NVIDIA 今日发布 Nemotron 3 Ultra，重点优化低延迟智能体性能。在 Terminal-Bench v2.1 上，该模型与竞品在 4 个递增轮次限制下对比测试。Nemotron 3 Ultra 凭借高推理速度（基于 token 用量与 blackboxai 预部署测得的端点输出速度，以及工具执行实际耗时），在每个轮次限制下完成任务的速度均快于竞品，同时保持了有竞争力的基准分数，处于该评测性能-时间帕累托前沿的领先位置。

## 正文

Nemotron 3 Ultra was launched today， including a focus on low latency agentic performance. We tested it against peers under restricted turn-usage limits on Terminal-Bench v2.1 - @NVIDIA Nemotron 3 Ultra completes tasks at a much faster pace than peers due to its high inference speed while scoring competitively on the benchmark.

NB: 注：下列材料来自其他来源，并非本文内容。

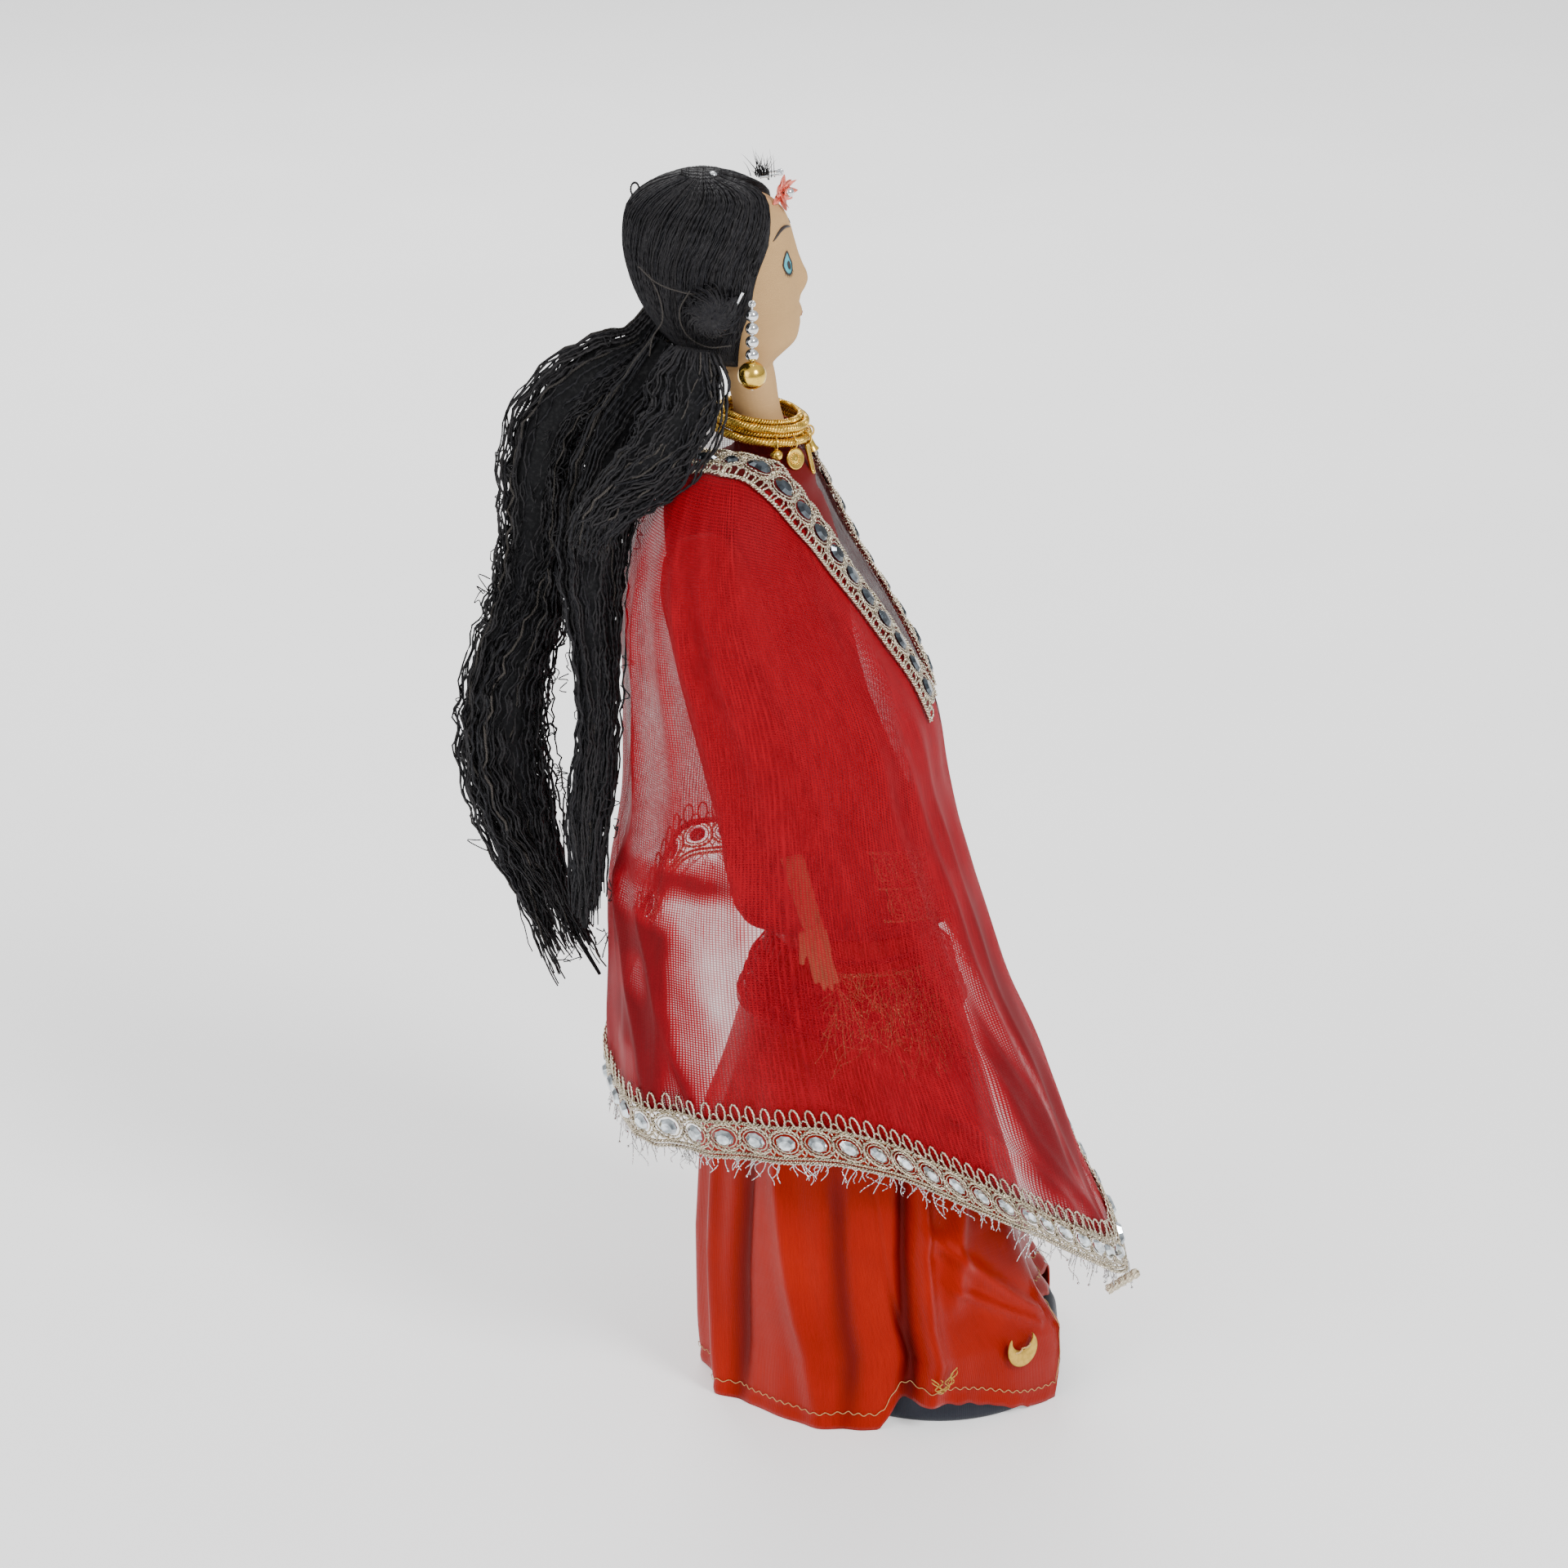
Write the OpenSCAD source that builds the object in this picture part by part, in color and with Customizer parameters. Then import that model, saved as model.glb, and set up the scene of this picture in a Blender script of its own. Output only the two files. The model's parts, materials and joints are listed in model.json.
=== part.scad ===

In this analysis each model is given a 'turn limit' within which it can complete tasks， inside a customized version of the Terminus 2 harness which advises it of this limit. We apply 4 increasing turn limits and trace each result's tradeoff of task latency and performance. Time per task， on the X axis， is calculated as decode time based on token usage and measured endpoint output speeds （for Nemotron 3 Ultra， speeds were measured on a pre-release deployment on @blackboxai）， plus the actual time spent executing tools to complete the benchmark.

Nemotron 3 Ultra is the fastest across all turn limits and sits on the Pareto frontier for performance versus time per task for this evaluation.